Laszlo was into things that created a shock value. Laszlo and I worked together at Harcourt Brace Jovanovich back then. My mother remembered working with him before I started working with him, telling me that he was such a good boy and left work on a Friday looking like such a good boy and coming back on Monday morning looking like he was a member of The Sex Pistols.

Laszlo and I were born on September 12th, so we had that in common as well as liking a lot of the new music that was happening at the time, punk and New Wave, or what is now known as postpunk. He was somewhat of an influence on me, so much so that I quit a job because he sort of mocked me for still having that job.

In hindsight, was it a mistake? I don’t know. It wasn’t a good move at the time, but it set me on a path that I am still on to this day, 41 years later, hahaha. I used to give lots of money to Lazlo to buy 45s for me when he went into the city to buy records for himself.

He got tired of doing that and suggested that I go along with him, so I did, which opened up a whole new world for me, a child and product of 1970s suburbia. I did have some adventures with Laszlo, some good, some bad. He still tolerated my naivete or innocence, which, to his credit, did me good.

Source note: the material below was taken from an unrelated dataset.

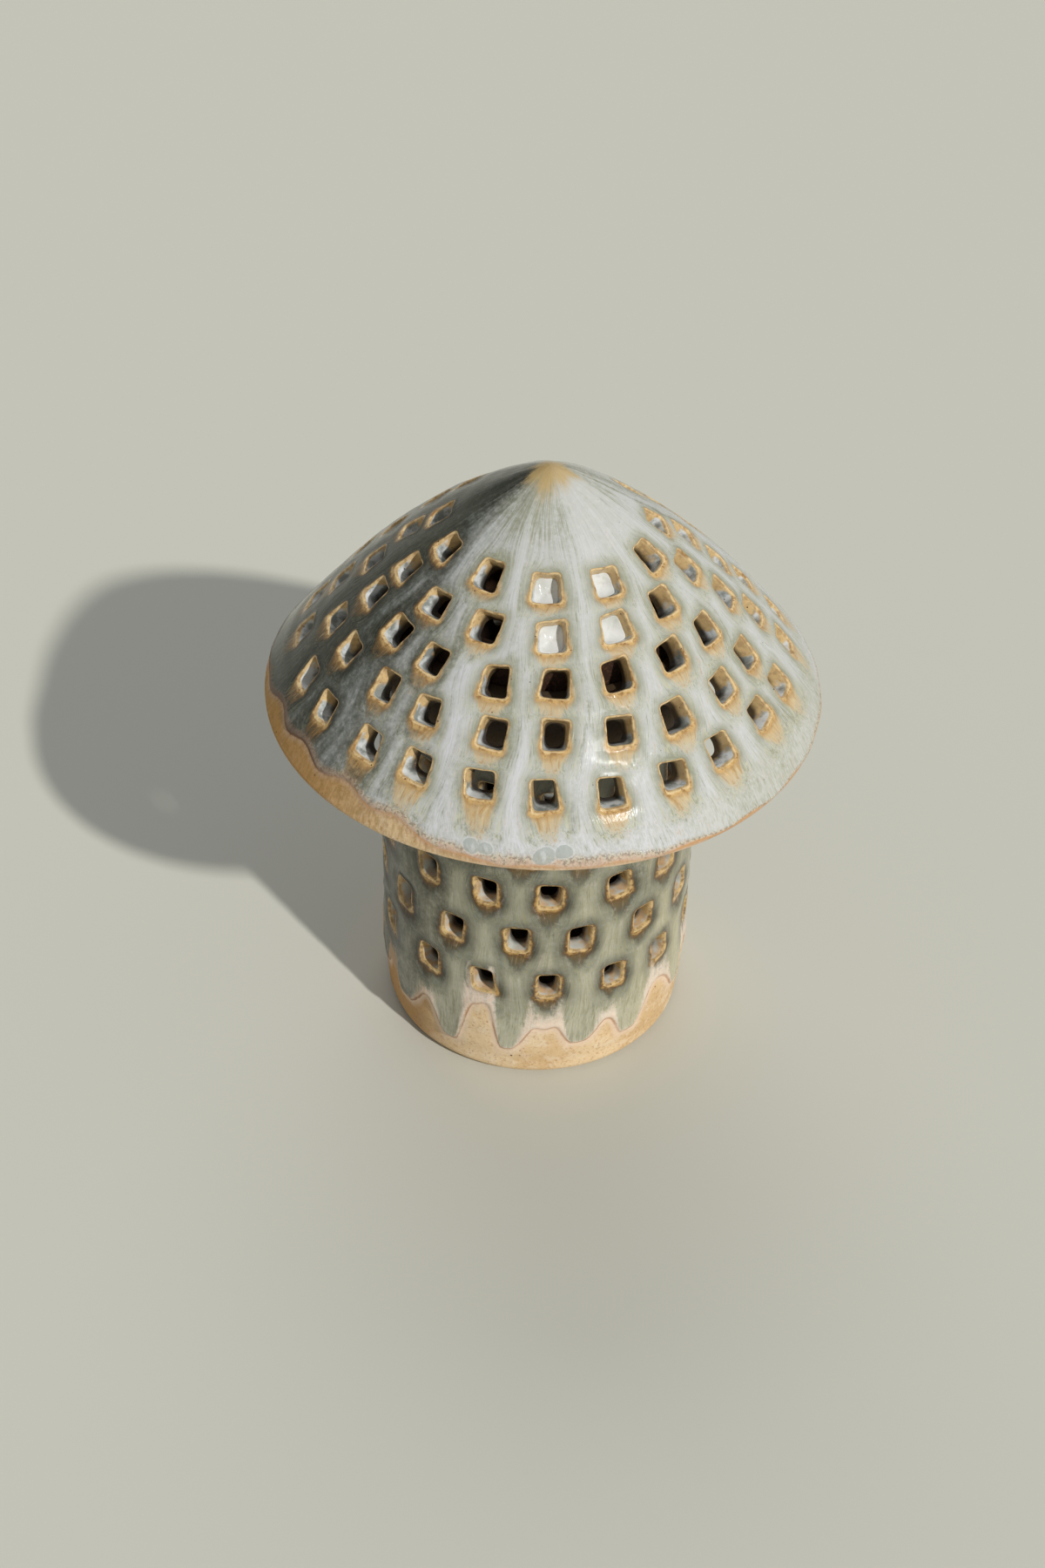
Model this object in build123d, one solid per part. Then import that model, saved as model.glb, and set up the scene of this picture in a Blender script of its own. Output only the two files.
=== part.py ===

The last time I saw Laszlo, he was smoking an El Rey de Mundo cigar on Astor Place. I walked up to him and said hello, complimented him on the cigar, and he gave me another cigar of his own, which is good manners for cigar smokers. I have searched for him online, and he doesn’t have much of an online presence or anything with regard to social media.

Laszlo really enjoyed hardcore punk, which is where we diverged musically. I’ve often wondered how he’s doing, he was a few years older than me, so he probably still is. It was awfully nice of him to let me tag along on his New York City adventures.
I am currently taking an online course in sexual harassment…apparently, I’ve been doing it wrong.